One is that the die has bias p unknown to you (you have some prior over p) and you use i.i.d flips to estimate bias as usual & get maxent distribution for a new draw. The draws are independent given p but not independent given your priors, so everything works out.
The other is that the die is literally i.i.d over your priors. In this case everything from your argument routes through: Whatever bias\constraint you happen to estimate from your outcome sequence doesn’t say anything about a new i.i.d draw because they’re uncorrelated, the new draw is just another sample from your prior
I think that’s a good way of phrasing it, except that I would emphasize that these are two different states of knowledge, not necessarily two different states of the world.
I didn’t think it would work out to the maximum entropy distribution even in your first case, so I worked out an example to check:
Suppose we have a three-sided die, that can land on 0, 1 or 2. Then suppose we are told the die was rolled several times, and the average value was 1.5. The maximum entropy distribution is (if my math is correct) probability 0.116 for 0, 0.268 for 1 and 0.616 for 2.
Now suppose we had a prior analogous to Laplace’s Rule: two parameters p0 and p1 for the “true probability” or “bias” of 0 and 1, and uniform probability density 2dp0dp1 for all possible values of these parameters (the region where their sum is less than 1, which has area 1⁄2). Then as the number of cases goes to infinity, the probability each possible set of parameter values assigns to the average being 1.5 goes to 1 if that’s their expected value, and to 0 otherwise. So we can condition on “the true values give an expected value of 1.5”. We get probabilities of 0.125 for 0, 0.25 for 1 and 0.625 for 2.
That is not exactly equal to the maximum entropy distribution, but it’s surprisingly close! Now I’m wondering if there’s a different set of priors that gives the maximum entropy distribution exactly. I really should have worked out an actual numerical example sooner; I had previously thought of this example, assumed it would end up at different values than maxentropy distribution, and didn’t go to the end and notice it ends up actually very close to it.
I had thought about something like that, but I’m not sure it actually works. My reasoning (which I expect might be close to yours, since I learned about this theorem in a post of yours) was that by the entropy concentration theorem, most outcome sequences given a constraint have the frequencies of individual results match the maximum entropy frequency distribution. I think this would in fact imply that if we had a set of results, we were told the frequencies of those results had that constraint, and then we drew a random result out of that set, our probabilities for that result would have the maximum entropy distribution, because it’s very likely that the frequency distribution in the set of results is the maximum entropy distribution or close to it.
However, we are not actually drawing from a set of results that followed this constraint, we had a past set of results that followed it and are drawing a new result that isn’t a member of this set. In order to say knowledge of these past results influences our beliefs about the next result, our probabilities for the past results and the next results have to be correlated. And it would be a really weird coincidence if our distribution had the next result be correlated to the past results, but the past results not be correlated to each other.

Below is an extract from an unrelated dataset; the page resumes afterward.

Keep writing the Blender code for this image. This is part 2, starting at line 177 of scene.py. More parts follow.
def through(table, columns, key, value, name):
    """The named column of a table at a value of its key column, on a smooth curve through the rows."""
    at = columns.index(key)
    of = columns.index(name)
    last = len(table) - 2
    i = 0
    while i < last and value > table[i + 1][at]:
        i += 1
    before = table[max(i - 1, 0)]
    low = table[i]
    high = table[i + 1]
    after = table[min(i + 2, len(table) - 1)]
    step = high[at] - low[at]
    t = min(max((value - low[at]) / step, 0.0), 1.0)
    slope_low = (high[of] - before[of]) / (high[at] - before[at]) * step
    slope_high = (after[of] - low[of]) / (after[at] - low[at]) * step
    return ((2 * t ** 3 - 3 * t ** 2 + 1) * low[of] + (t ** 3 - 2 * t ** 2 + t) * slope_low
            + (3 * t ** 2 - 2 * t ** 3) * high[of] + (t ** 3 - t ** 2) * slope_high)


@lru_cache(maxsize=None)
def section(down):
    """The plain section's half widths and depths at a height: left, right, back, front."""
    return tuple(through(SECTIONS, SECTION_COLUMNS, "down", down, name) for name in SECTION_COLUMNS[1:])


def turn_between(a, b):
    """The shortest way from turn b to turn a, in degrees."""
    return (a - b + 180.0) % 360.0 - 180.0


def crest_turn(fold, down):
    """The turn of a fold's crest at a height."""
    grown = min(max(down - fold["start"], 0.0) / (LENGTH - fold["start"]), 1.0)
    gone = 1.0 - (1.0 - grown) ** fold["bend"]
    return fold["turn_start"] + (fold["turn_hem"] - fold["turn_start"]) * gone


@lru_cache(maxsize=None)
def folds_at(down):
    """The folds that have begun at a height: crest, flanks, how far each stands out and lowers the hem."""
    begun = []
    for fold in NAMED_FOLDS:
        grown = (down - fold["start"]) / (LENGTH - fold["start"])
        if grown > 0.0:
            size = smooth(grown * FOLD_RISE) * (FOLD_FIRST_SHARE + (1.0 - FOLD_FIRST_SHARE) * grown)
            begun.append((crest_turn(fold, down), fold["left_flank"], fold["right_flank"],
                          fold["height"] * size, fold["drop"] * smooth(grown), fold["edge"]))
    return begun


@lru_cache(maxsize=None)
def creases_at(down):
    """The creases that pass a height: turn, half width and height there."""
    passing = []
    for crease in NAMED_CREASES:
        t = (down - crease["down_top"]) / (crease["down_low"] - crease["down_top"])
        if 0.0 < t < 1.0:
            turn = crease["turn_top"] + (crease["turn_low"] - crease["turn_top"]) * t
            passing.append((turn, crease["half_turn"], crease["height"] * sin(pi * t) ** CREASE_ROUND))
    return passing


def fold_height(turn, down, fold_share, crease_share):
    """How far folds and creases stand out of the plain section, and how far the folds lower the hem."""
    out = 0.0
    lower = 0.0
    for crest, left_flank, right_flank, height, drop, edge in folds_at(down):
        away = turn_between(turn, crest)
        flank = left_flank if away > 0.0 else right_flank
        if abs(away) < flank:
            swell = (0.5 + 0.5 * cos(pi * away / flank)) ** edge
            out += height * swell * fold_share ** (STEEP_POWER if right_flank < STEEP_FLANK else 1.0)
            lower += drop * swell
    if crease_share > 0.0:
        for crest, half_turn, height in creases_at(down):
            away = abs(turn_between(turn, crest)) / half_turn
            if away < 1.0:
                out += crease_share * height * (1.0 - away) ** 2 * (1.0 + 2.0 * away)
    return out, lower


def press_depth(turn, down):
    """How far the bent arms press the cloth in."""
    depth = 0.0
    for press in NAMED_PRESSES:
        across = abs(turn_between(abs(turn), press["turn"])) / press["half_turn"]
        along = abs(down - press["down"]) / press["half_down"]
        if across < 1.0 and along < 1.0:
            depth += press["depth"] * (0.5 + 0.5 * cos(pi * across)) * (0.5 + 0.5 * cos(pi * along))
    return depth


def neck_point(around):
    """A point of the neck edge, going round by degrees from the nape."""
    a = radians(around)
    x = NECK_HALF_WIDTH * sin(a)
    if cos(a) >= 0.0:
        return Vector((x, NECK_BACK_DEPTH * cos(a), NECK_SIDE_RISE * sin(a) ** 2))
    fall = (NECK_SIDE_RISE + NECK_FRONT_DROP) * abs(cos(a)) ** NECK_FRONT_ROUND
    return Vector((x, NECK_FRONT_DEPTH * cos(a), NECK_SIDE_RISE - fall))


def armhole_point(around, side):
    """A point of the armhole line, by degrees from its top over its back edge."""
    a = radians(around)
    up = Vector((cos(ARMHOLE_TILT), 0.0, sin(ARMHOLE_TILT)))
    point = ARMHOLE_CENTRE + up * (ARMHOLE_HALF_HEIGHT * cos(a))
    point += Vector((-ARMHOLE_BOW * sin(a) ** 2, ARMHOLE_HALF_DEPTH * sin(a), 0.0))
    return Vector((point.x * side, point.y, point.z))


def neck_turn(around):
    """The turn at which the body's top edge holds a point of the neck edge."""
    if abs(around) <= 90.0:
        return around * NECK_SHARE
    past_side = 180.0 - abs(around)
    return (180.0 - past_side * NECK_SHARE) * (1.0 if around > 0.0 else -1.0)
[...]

So the past results probably are correlated, which breaks the assumption that all possible past sequences are equally likely!
IIUC there are two scenarios to be distinguished:
One is that the die has bias p unknown to you (you have some prior over p) and you use i.i.d flips to estimate bias as usual & get maxent distribution for a new draw. The draws are independent given p but not independent given your priors, so everything works out.

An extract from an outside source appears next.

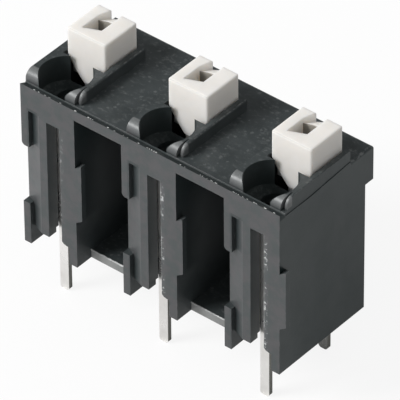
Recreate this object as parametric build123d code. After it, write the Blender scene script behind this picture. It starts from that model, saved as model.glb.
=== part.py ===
from build123d import *
import os

# Three-pole spring terminal block for a printed circuit board.
# Each pole takes its wire from above, and the push button behind the wire opens its clamp.
# Sizes are in millimetres. X runs along the row, Y to the back and Z up.
# The pieces are drawn with zero at the first pole's left edge, the front face and the board,
# and then moved so that the origin lies under the middle of the block, level with the pin tips.

# Row of poles
poles = 3
pitch = 7.5

# Moulded housing, heights from the board and drops from the front lip
housing_height = 11.55
head_overhang = 0.72
head_drop = 2.57
head_radius = 0.25
top_edge_radius = 0.25
top_drop = 0.12
lip_depth = 0.45
lip_drop = 0.2
lip_step = 0.05
side_wall = 0.4
front_wall = 0.85
front_wall_step = 0.22
front_step_height = 1.55
rear_wall = 1.13
rear_ledge = 0.21
roof_thickness = 2.1
pocket_left_wall = 0.53
pocket_right_wall = 0.4
parting_step = 0.04
parting_drop = 0.33
parting_back_rise = 0.05

# Open bays between the poles
bay_head = 0.72
bay_floor = 0.55
bay_floor_setback = 1.25
bay_back_wall = 0.9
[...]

The other is that the die is literally i.i.d over your priors. In this case everything from your argument routes through: Whatever bias\constraint you happen to estimate from your outcome sequence doesn’t say anything about a new i.i.d draw because they’re uncorrelated, the new draw is just another sample from your prior
I think that’s a good way of phrasing it, except that I would emphasize that these are two different states of knowledge, not necessarily two different states of the world.
I didn’t think it would work out to the maximum entropy distribution even in your first case, so I worked out an example to check:
Suppose we have a three-sided die, that can land on 0, 1 or 2. Then suppose we are told the die was rolled several times, and the average value was 1.5. The maximum entropy distribution is (if my math is correct) probability 0.116 for 0, 0.268 for 1 and 0.616 for 2.
Now suppose we had a prior analogous to Laplace’s Rule: two parameters p0 and p1 for the “true probability” or “bias” of 0 and 1, and uniform probability density 2dp0dp1 for all possible values of these parameters (the region where their sum is less than 1, which has area 1⁄2). Then as the number of cases goes to infinity, the probability each possible set of parameter values assigns to the average being 1.5 goes to 1 if that’s their expected value, and to 0 otherwise. So we can condition on “the true values give an expected value of 1.5”. We get probabilities of 0.125 for 0, 0.25 for 1 and 0.625 for 2.
That is not exactly equal to the maximum entropy distribution, but it’s surprisingly close! Now I’m wondering if there’s a different set of priors that gives the maximum entropy distribution exactly. I really should have worked out an actual numerical example sooner; I had previously thought of this example, assumed it would end up at different values than maxentropy distribution, and didn’t go to the end and notice it ends up actually very close to it.